I'm not arguing he's some paragon of virtue who got screwed. I'm arguing that no one should be expected to be a paragon of virtue to have any hope of making their life work.

Paragons of virtue should see terrific outcomes, not merely "Oh, you get to not be homeless today. Go, you!"

Anyway, it's 3am. I think I shall stop here as I'm not clear more words will make anything clearer beyond this.


> one mistake someone made that somehow makes it okay in our eyes that they have gone from having over a million dollars in inventory to couch surfing with friends and relatives

That's mischaracterizing my point. Should people feel consequences of their mistakes? Absolutely. Should people end up on the street for failing at business? Definitely not.

I think the standard consequence of total failure being "Now you have to look for a job while you're on unemployment" is good enough.

(Although it boggles me how someone with 1.5M in inventory didn't have enough savings to rent a room for a few months…)


I haven't characterized anything you've said at all. I made a top level comment. You chose to argue with it for whatever reason.

All I've done is try to reiterate and clarify what my own position is. That's it.
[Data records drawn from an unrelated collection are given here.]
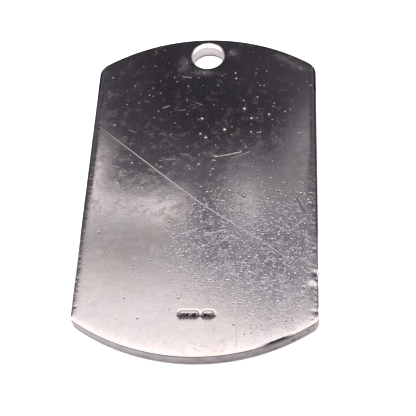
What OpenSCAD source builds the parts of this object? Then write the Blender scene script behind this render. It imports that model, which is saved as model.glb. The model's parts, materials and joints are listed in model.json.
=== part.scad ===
/* [Plate] */
// Width across the two straight sides
plate_w = 28; // [24:0.5:34]
// Length from tip to tip
plate_l = 46; // [40:0.5:56]
// Thickness
plate_t = 2.4; // [1.8:0.1:3.2]
// How far the end with the hole bows out beyond its corners
top_rise = 4.8; // [3.4:0.1:6]
// How far the end with the punch marks bows out beyond its corners
low_rise = 4.6; // [3.4:0.1:6]
// Corner radius at the end with the hole
top_corner_r = 2.1; // [1.2:0.1:3]
// Corner radius at the end with the punch marks
low_corner_r = 0.6; // [0.6:0.1:1.6]
// Rounding of the front edge
front_edge_r = 0.25; // [0.15:0.05:0.4]
// Rounding of the back edge
back_edge_r = 0.4; // [0.2:0.05:0.5]

/* [Ring hole] */
// Diameter of the hole for a jump ring
hole_d = 4.2; // [3:0.1:4.6]
// Distance of the hole's centre from the tip
hole_inset = 2.9; // [2.85:0.05:6]
// Rounding of the hole's worn rims
hole_rim_r = 0.1; // [0.1:0.05:0.3]

/* [Punch marks] */
// Width of the long mark
long_mark_w = 2.45; // [1.6:0.05:3.4]
// Height of the long mark
long_mark_h = 1.15; // [0.8:0.05:1.6]
// Corner cut of the long mark
long_mark_cut = 0.3; // [0.1:0.05:0.35]
// Width of the oval mark
oval_mark_w = 1.8; // [1.4:0.05:2.6]
// Height of the oval mark
oval_mark_h = 1.2; // [0.8:0.05:1.3]
// Depth of both marks
mark_depth = 0.3; // [0.1:0.05:0.5]
// Height of the marks' middle above the lower tip
mark_rise = 5.05; // [4:0.05:8]
// Metal left between the two marks
mark_gap = 0.15; // [0.1:0.05:0.6]
// How far the pair sits to the right of the plate's middle
mark_shift = 0.42; // [-3:0.02:3]

/* [Knocks] */
// Radius of the knocks in the front edge
knock_r = 0.7; // [0.5:0.05:1]
// Bite of the deepest knock into the side
knock_bite = 0.26; // [0.1:0.02:0.4]

/* [Hidden] */
$fn = 96;
// Spare length of every cutter past the solid that it cuts
over = 1;
// How far a corner's disc stands out past the side and the end's arc, as a share of its radius:
// they then cross at a small but definite angle instead of grazing each other
corner_lap = 0.006;
// Columns: side (-1 left, 1 right), place along the plate from its middle as a share of its
// length, radius as a share of knock_r, bite as a share of knock_bite
KNOCKS = [
    [1, -0.271, 1.00, 0.80],
    [1, -0.301, 1.00, 0.45],
    [1, -0.374, 0.90, 0.65],
    [1, -0.403, 1.00, 1.00],
    [-1, -0.366, 0.50, 0.55],
    [-1, -0.381, 0.50, 0.40]
];
half_w = plate_w / 2;
half_l = plate_l / 2;
hole_r = hole_d / 2;
hole_y = half_l - hole_inset;
mark_y = mark_rise - half_l;
marks_w = long_mark_w + mark_gap + oval_mark_w;
long_mark_x = mark_shift - marks_w / 2 + long_mark_w / 2;
oval_mark_x = mark_shift + marks_w / 2 - oval_mark_w / 2;

// Radius of an end's arc, from its rise over the plate's width
function arc_r(rise) = (half_w * half_w + rise * rise) / (2 * rise);

// Distance of an end's arc centre from the plate's middle, towards that end
function arc_y(rise) = half_l - arc_r(rise);

// Distance of a corner's centre from the side and from the end's arc
function corner_in(r) = r * (1 - corner_lap);

// Distance of a corner's centre from the plate's middle, towards that end
function corner_y(rise, r) =
    arc_y(rise) + sqrt(pow(arc_r(rise) - corner_in(r), 2) - pow(half_w - corner_in(r), 2));

// Direction from a corner's centre to where its disc comes nearest the end's arc
function corner_angle(rise, r) =
    atan2(corner_y(rise, r) - arc_y(rise), half_w - corner_in(r));

// Half of the plate's cross-section out to a given reach, with both edges rounded
module half_section(reach) {
    difference() {
        square([reach, plate_t]);
        edge_waste(reach - front_edge_r, plate_t - front_edge_r, front_edge_r, 1);
        edge_waste(reach - back_edge_r, back_edge_r, back_edge_r, -1);
    }
}

// What a rounded edge leaves out: a square corner less its quarter circle
module edge_waste(x, z, r, up) {
    difference() {
        translate([x, up > 0 ? z : z - r - over]) square([r + over, r + over]);
        translate([x, z]) circle(r);
    }
}

// A disc with the plate's thickness and rounded edges
module rounded_disc(r) {
    rotate_extrude($fn = 360) half_section(r);
}

// A bar with the plate's full cross-section, along the plate
module side_bar() {
    rotate([90, 0, 0])
        linear_extrude(plate_l + 2 * over, center = true) {
            half_section(half_w);
            mirror([1, 0]) half_section(half_w);
        }
}

// What one bowed end takes off the bar, for the end at +Y
module end_waste(rise) {
    difference() {
        translate([-half_w - over, half_l / 2, -over])
            cube([plate_w + 2 * over, half_l / 2 + 2 * over, plate_t + 2 * over]);
        translate([0, arc_y(rise), 0]) rounded_disc(arc_r(rise));
    }
}

// What one rounded corner takes off, for the right side of the end at +Y
module corner_waste(rise, r) {
    angle = corner_angle(rise, r);
    reach = 4 * r;
    translate([half_w - corner_in(r), corner_y(rise, r), 0])
        difference() {
            translate([0, 0, -over])
                linear_extrude(plate_t + 2 * over)
                    polygon([
                        [0, 0],
                        [reach, 0],
                        [reach, reach * tan(angle / 2)],
                        [reach * cos(angle), reach * sin(angle)]
                    ]);
            rounded_disc(r);
        }
}

// All that shapes one end: its bow and both of its corners
module end_shape(rise, r) {
    end_waste(rise);
    corner_waste(rise, r);
    mirror([1, 0, 0]) corner_waste(rise, r);
}

// The bare plate: straight sides, two bowed ends and four rounded corners
module plate_blank() {
    difference() {
        side_bar();
        end_shape(top_rise, top_corner_r);
        rotate([0, 0, 180]) end_shape(low_rise, low_corner_r);
    }
}

// The straight hole with a rounded rim on both faces
module ring_hole() {
    translate([0, hole_y, 0])
        rotate_extrude()
            difference() {
                translate([0, -over]) square([hole_r + hole_rim_r, plate_t + 2 * over]);
                translate([hole_r + hole_rim_r, hole_rim_r]) circle(hole_rim_r);
                translate([hole_r + hole_rim_r, plate_t - hole_rim_r]) circle(hole_rim_r);
                translate([hole_r, hole_rim_r])
                    square([hole_rim_r + over, plate_t - 2 * hole_rim_r]);
            }
}

// The long mark: a blank sunk bar with its corners cut
module long_mark() {
    x = long_mark_w / 2;
    y = long_mark_h / 2;
    c = long_mark_cut;
    translate([long_mark_x, mark_y, plate_t - mark_depth])
        linear_extrude(mark_depth + over)
            polygon([
                [c - x, -y], [x - c, -y], [x, c - y], [x, y - c],
                [x - c, y], [c - x, y], [-x, y - c], [-x, c - y]
            ]);
}

// The oval mark: a blank sunk bar with round ends
module oval_mark() {
    r = oval_mark_h / 2;
    straight = oval_mark_w - oval_mark_h;
    translate([oval_mark_x, mark_y, plate_t - mark_depth]) {
        translate([-straight / 2, -r, 0]) cube([straight, oval_mark_h, mark_depth + over]);
        for (side = [-1, 1])
            translate([side * straight / 2, 0, 0]) cylinder(r = r, h = mark_depth + over);
    }
}

// Small round bites that wear has left in the front edge
module knocks() {
    for (k = KNOCKS) {
        r = k[2] * knock_r;
        translate([k[0] * (half_w + r - k[3] * knock_bite), k[1] * plate_l, plate_t]) sphere(r);
    }
}

module tag_plate() {
    color("silver")
        difference() {
            plate_blank();
            ring_hole();
            long_mark();
            oval_mark();
            knocks();
        }
}

tag_plate();
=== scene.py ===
"""Dresses the identification tag: a worn silver plate with a ring hole and two blank punch marks.

Lengths in the classes are millimetres on the plate: X runs to the right, Y towards the ring hole and Z out
of the front face. Meshes are turned into metres as they are made.
"""

import json
import logging
import math
from dataclasses import dataclass
from enum import Enum

import bpy
import numpy as np
from mathutils import Matrix, Vector
from mathutils.geometry import delaunay_2d_cdt


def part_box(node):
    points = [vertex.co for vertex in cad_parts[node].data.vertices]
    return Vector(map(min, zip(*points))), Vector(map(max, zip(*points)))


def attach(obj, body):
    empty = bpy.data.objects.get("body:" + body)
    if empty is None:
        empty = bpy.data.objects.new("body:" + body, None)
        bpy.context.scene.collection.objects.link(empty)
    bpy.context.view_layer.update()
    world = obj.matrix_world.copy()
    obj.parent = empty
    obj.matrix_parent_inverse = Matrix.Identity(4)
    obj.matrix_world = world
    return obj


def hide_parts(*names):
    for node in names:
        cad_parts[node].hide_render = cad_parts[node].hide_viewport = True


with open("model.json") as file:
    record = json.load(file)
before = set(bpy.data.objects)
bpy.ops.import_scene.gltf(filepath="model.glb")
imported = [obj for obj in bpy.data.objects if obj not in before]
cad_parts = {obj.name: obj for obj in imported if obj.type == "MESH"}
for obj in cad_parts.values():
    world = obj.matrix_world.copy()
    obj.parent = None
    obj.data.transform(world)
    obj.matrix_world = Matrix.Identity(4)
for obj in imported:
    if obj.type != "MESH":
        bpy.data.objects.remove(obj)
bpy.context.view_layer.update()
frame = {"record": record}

LOG = logging.getLogger("tag")
MM = 0.001
NODE = "tag_plate"
# Distance between the rows of a grid of equal triangles, as a share of their side
ROW = math.sqrt(0.75)

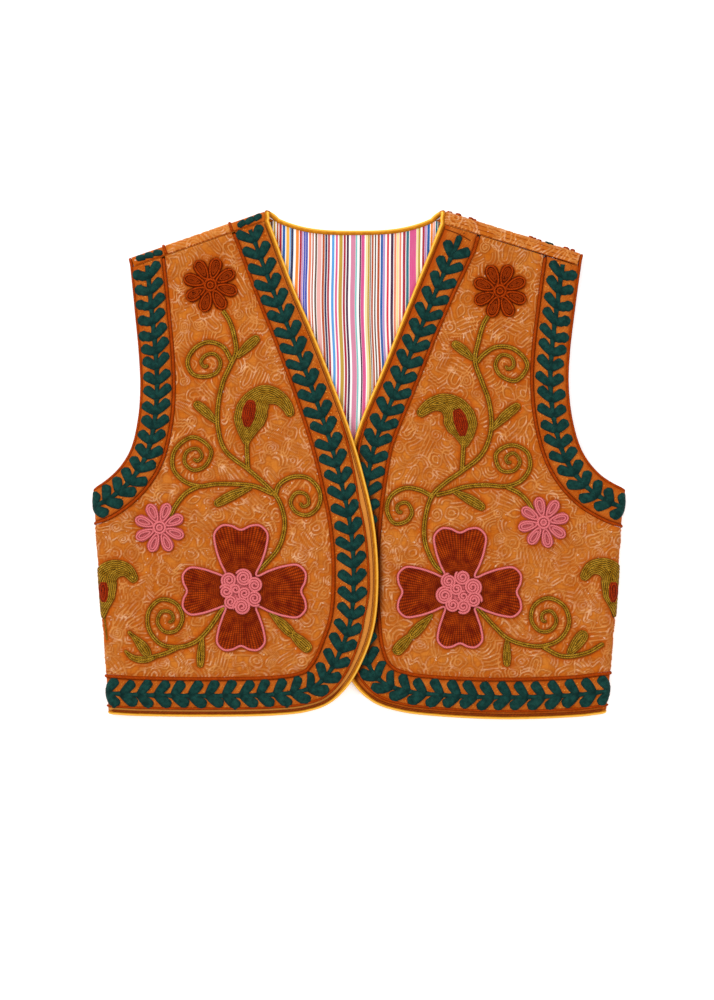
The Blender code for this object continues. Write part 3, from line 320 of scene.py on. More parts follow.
class Line:
    """A curve of pattern points, read by the length along it."""

    def __init__(self, points):
        self.points = np.array(points, float)
        steps = np.linalg.norm(np.diff(self.points, axis=0), axis=1)
        self.reach = np.concatenate([[0], np.cumsum(steps)])
        self.length = self.reach[-1]

    def at(self, s):
        s = np.asarray(s, float)
        return np.stack([np.interp(s, self.reach, self.points[:, k]) for k in (0, 1)], -1)

    def heading(self, s):
        """Unit steps the way the line runs, read 1.5 mm to either side."""
        s, reach = np.asarray(s, float), 1.5
        step = self.at(np.minimum(s + reach, self.length)) - self.at(np.maximum(s - reach, 0))
        return step / np.linalg.norm(step, axis=-1, keepdims=True)

    def beside(self, s, off):
        """Points a distance off to the left of the way the line runs."""
        way = self.heading(s)
        return self.at(s) + np.asarray(off)[..., None] * np.stack([-way[..., 1], way[..., 0]], -1)

    def offset(self, off):
        return Line(self.beside(self.reach, np.broadcast_to(off, self.reach.shape)))

    def part(self, start, end):
        """The stretch between two lengths along the line, in 400 points."""
        return Line(self.at(np.linspace(start, end, 400)))


def column(rows, name):
    return np.array([getattr(row, name) for row in rows], float)


def table_knots(rows, side):
    return np.stack([column(rows, side + "_out"), column(rows, side + "_up")], 1)


EDGE = {side: Line(smooth(table_knots(EDGE_ROWS, side))) for side in SIDES}
ARMHOLE = {side: Line(smooth(table_knots(ARMHOLE_ROWS, side))) for side in SIDES}
FOLD_CURVE = {
    side: smooth(np.stack([column(FOLD_ROWS, side), column(FOLD_ROWS, "up")], 1), 2.0)
    for side in SIDES
}


def band_width(side):
    """Width of the front band at each point of the edge."""
    edge = EDGE[side]
    knots = table_knots(EDGE_ROWS, side)
    where = [edge.reach[np.argmin(np.linalg.norm(edge.points - k, axis=1))] for k in knots]
    return np.interp(edge.reach, where, column(EDGE_ROWS, side + "_band"))


FRONT_SEAM = {side: EDGE[side].offset(band_width(side)) for side in SIDES}
ARMHOLE_SEAM = {side: ARMHOLE[side].offset(ARMHOLE_BAND[side]) for side in SIDES}
print("Length of each front's edge, in mm:", {s: round(EDGE[s].length) for s in SIDES})

# %% [markdown]
# ## How the cloth lies
# The fronts roll round a soft fold at the sides, rest on the back, and the wearer's right front rides
# up over the left one. `lay_front` takes flat pattern points and a height above the cloth, and gives
# the place on the table. Because embroidery is laid by the same function as the cloth, it always sits
# on it.


# %% Laying the pattern on the table
def fold_start(side, up):
    curve = FOLD_CURVE[side]
    return np.interp(up, curve[:, 1], curve[:, 0]) - FOLD_R


def shoulder_frame(side):
    neck, tip = np.array(NECK_POINT[side]), np.array(SHOULDER_TIP[side])
    along = (tip - neck) / np.linalg.norm(tip - neck)
    return neck, along, np.array([-along[1], along[0]])


def past_shoulder(side, out, up):
    neck, _, across = shoulder_frame(side)
    return (out - neck[0]) * across[0] + (up - neck[1]) * across[1]


def ridges(side, out, up):
    height = np.zeros(np.broadcast(out, up).shape)
    for r in RIDGES[side]:
        way = np.array([r.out1 - r.out0, r.up1 - r.up0])
        length = np.linalg.norm(way)
        way = way / length
        along = ((out - r.out0) * way[0] + (up - r.up0) * way[1]) / length
        across = (out - r.out0) * -way[1] + (up - r.up0) * way[0]
        fade = ease(along * 4 + 0.5) * ease((1 - along) * 4 + 0.5)
        height = height + r.rise * fade * np.exp(-((across / r.spread) ** 2))
    return height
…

I'm not going to speak for Doreen, but "he did everything right and got the short end of the stick" is exactly what happened here.

Small businesses don't have the scale to diversify. Having multiple sales channels doubles certain fixed costs. People just do not expect major global brands to commit multi-million-dollar destruction of property.


Yes, it's a high risk strategy. Most people are more risk averse than that and don't follow this sort of strategy. Thus, they do not become bankrupt, or rich, in the same way as this man.